Last night there was a Celebration for Laurel, who is peeking between her verbally engaged friends, peeking out like an Elf Queen. May she be happy. May she be healthy. May she stay strong.

It rained like crazy all day of the Endangered Species Faire. It was too bad but also too good. We so desperately need the rain. The kids in the covered display above were very serious about saving orangutans so I respect that commitment enough to repeat, if you can't see their sign, "NO Biofuels from Palm Oil!)

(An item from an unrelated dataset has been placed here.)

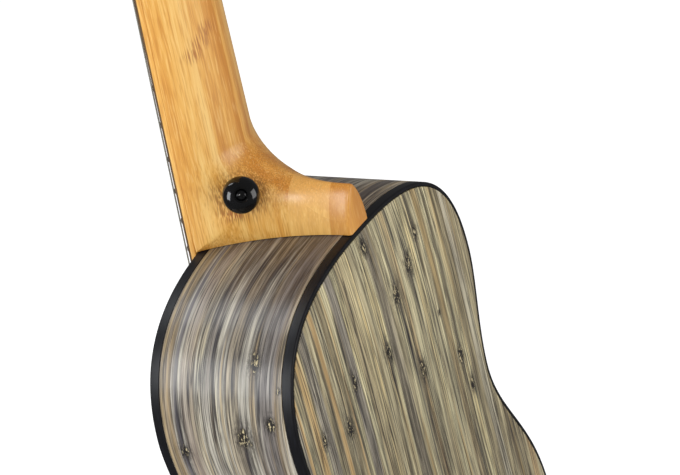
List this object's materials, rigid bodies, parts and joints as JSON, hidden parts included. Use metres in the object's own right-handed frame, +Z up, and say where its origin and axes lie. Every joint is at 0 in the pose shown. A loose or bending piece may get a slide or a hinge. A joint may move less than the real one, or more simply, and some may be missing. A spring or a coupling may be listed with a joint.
{
  "type": "soprano ukulele",
  "caption": "Soprano ukulele of bamboo with a stacked heel, black bound figure-eight body, strap buttons and open-geared tuners whose keys turn the string posts",
  "frame": {"origin": "Where a hanger's yoke carries the instrument: between its two arms, under the headstock's shoulders, on the centre line and in the plane of the soundboard's face", "axes": "+Z runs up along the neck, from the body to the headstock. +Y runs from the soundboard to the back. +X runs to the treble side, where the A string and the heel's strap button are"},
  "size_m": [0.177, 0.0734, 0.5275],
  "materials": {
    "bamboo_neck": "satin varnished bamboo, warm amber",
    "bamboo_heel": "satin varnished bamboo, lighter layer of the heel",
    "bamboo_body": "satin varnished bamboo, grey beige with long streaks",
    "softwood": "bare softwood inside the body",
    "black_binding": "black plastic with a soft sheen",
    "black_button": "glossy black plastic",
    "black_screw": "black lacquered steel",
    "dark_wood": "oiled dark wood",
    "bone": "polished, ivory coloured",
    "fret_wire": "polished nickel silver",
    "string_nylon": "clear nylon",
    "tuner_nickel": "nickel plated",
    "tuner_key": "nickel plated shaft and worm, black plastic button",
    "tuner_gear": "brass gear on its post"
  },
  "bodies": {
    "ukulele": {"soundboard": "bamboo_body", "back_plate": "bamboo_body", "side_bass": "bamboo_body", "side_treble": "bamboo_body", "top_binding": "black_binding", "back_binding": "black_binding", "neck_block": "softwood", "tail_block": "softwood", "lining_top_bass": "softwood", "lining_top_treble": "softwood", "lining_back_bass": "softwood", "lining_back_treble": "softwood", "soundboard_brace_upper": "softwood", "soundboard_brace_lower": "softwood", "bridge_plate": "softwood", "back_brace_upper": "softwood", "back_brace_lower": "softwood", "neck_shaft": "bamboo_neck", "heel_block": "bamboo_heel", "heel_cap": "bamboo_neck", "fretboard": "bamboo_neck", "nut": "bone", "fret_01": "fret_wire", "fret_02": "fret_wire", "fret_03": "fret_wire", "fret_04": "fret_wire", "fret_05": "fret_wire", "fret_06": "fret_wire", "fret_07": "fret_wire", "fret_08": "fret_wire", "fret_09": "fret_wire", "fret_10": "fret_wire", "fret_11": "fret_wire", "fret_12": "fret_wire", "bridge": "dark_wood", "saddle": "bone", "string_g": "string_nylon", "string_c": "string_nylon", "string_e": "string_nylon", "string_a": "string_nylon", "strap_button": "black_button", "strap_button_screw": "black_screw", "end_button": "black_button", "end_button_screw": "black_screw", "tuner_plate_g": "tuner_nickel", "tuner_plate_c": "tuner_nickel", "tuner_plate_e": "tuner_nickel", "tuner_plate_a": "tuner_nickel", "tuner_bushing_g": "tuner_nickel", "tuner_bushing_c": "tuner_nickel", "tuner_bushing_e": "tuner_nickel", "tuner_bushing_a": "tuner_nickel"},
    "key_g": {"tuning_key_g": "tuner_key"},
    "post_g": {"tuner_post_g": "tuner_gear"},
    "key_c": {"tuning_key_c": "tuner_key"},
    "post_c": {"tuner_post_c": "tuner_gear"},
    "key_e": {"tuning_key_e": "tuner_key"},
    "post_e": {"tuner_post_e": "tuner_gear"},
    "key_a": {"tuning_key_a": "tuner_key"},
    "post_a": {"tuner_post_a": "tuner_gear"}
  },
  "joints": [
    {"name": "key_g_turn", "type": "hinge", "parent": "ukulele", "child": "key_g", "pos_m": [-0.0135, 0.02377, 0.02641], "axis": [-1, 0, 0], "continuous": true},
    {"name": "post_g_turn", "type": "hinge", "parent": "ukulele", "child": "post_g", "pos_m": [-0.0135, 0.00665, 0.0233], "axis": [0, 0.9781, -0.2079], "continuous": true},
    {"name": "key_c_turn", "type": "hinge", "parent": "ukulele", "child": "key_c", "pos_m": [-0.0135, 0.03126, 0.06162], "axis": [-1, 0, 0], "continuous": true},
    {"name": "post_c_turn", "type": "hinge", "parent": "ukulele", "child": "post_c", "pos_m": [-0.0135, 0.01414, 0.05851], "axis": [0, 0.9781, -0.2079], "continuous": true},
    {"name": "key_e_turn", "type": "hinge", "parent": "ukulele", "child": "key_e", "pos_m": [0.0135, 0.03126, 0.06162], "axis": [1, 0, 0], "continuous": true},
    {"name": "post_e_turn", "type": "hinge", "parent": "ukulele", "child": "post_e", "pos_m": [0.0135, 0.01414, 0.05851], "axis": [0, 0.9781, -0.2079], "continuous": true},
    {"name": "key_a_turn", "type": "hinge", "parent": "ukulele", "child": "key_a", "pos_m": [0.0135, 0.02377, 0.02641], "axis": [1, 0, 0], "continuous": true},
    {"name": "post_a_turn", "type": "hinge", "parent": "ukulele", "child": "post_a", "pos_m": [0.0135, 0.00665, 0.0233], "axis": [0, 0.9781, -0.2079], "continuous": true}
  ],
  "couplings": [
    {"joint": "post_g_turn", "follows": "key_g_turn", "ratio": -0.071429},
    {"joint": "post_c_turn", "follows": "key_c_turn", "ratio": -0.071429},
    {"joint": "post_e_turn", "follows": "key_e_turn", "ratio": -0.071429},
    {"joint": "post_a_turn", "follows": "key_a_turn", "ratio": -0.071429}
  ]
}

The One Heart Celebration went on but onstage where it was covered. This is a representative of fire. My heart is a bit burned tonight so I am going to go make like a cinder in order to blaze again soon.


Friday, May 1, 2009

One Year HOME

Mayday and it's raining. In the afternoon I went to One Mile to find the Immigration March. Only 9 of us showed up but one was Rev. David Moss from Trinity Methodist, a man who is firmly on the path of Christ's teachings.
I salute the people who struggle with being here illegally and know we need to make it easier and safer for people to get here and to stay. At the same time, we must do something about our birthrate.. here and everywhere.
I transplanted sunflower volunteers out of the garden today. My plan is to take them to the Endangered Species Faire tomorrow to sell as a benefit for BEC, who won't have a very good crowd if it is wet and cold.

It's been a good year. Exactly a year since we returned from the Veggie Voyage. I still miss the road and was following the trip of "this time last year" throughout this year. Now that's over. I'm going to keep blogging awhile longer because it helps me chronicle my life. Even if it doesn't mean much to anyone else it gives me a way to capture time, even if just in short hand.

So Goodbye to a certain relationship with the past. I'm working on a book about it though, so, in some ways I'm more engaged with the story of the trip than ever. It will be a few more years before we voyage again but in the meantime, another chapter closes. What matters is that the Book of Life is still open.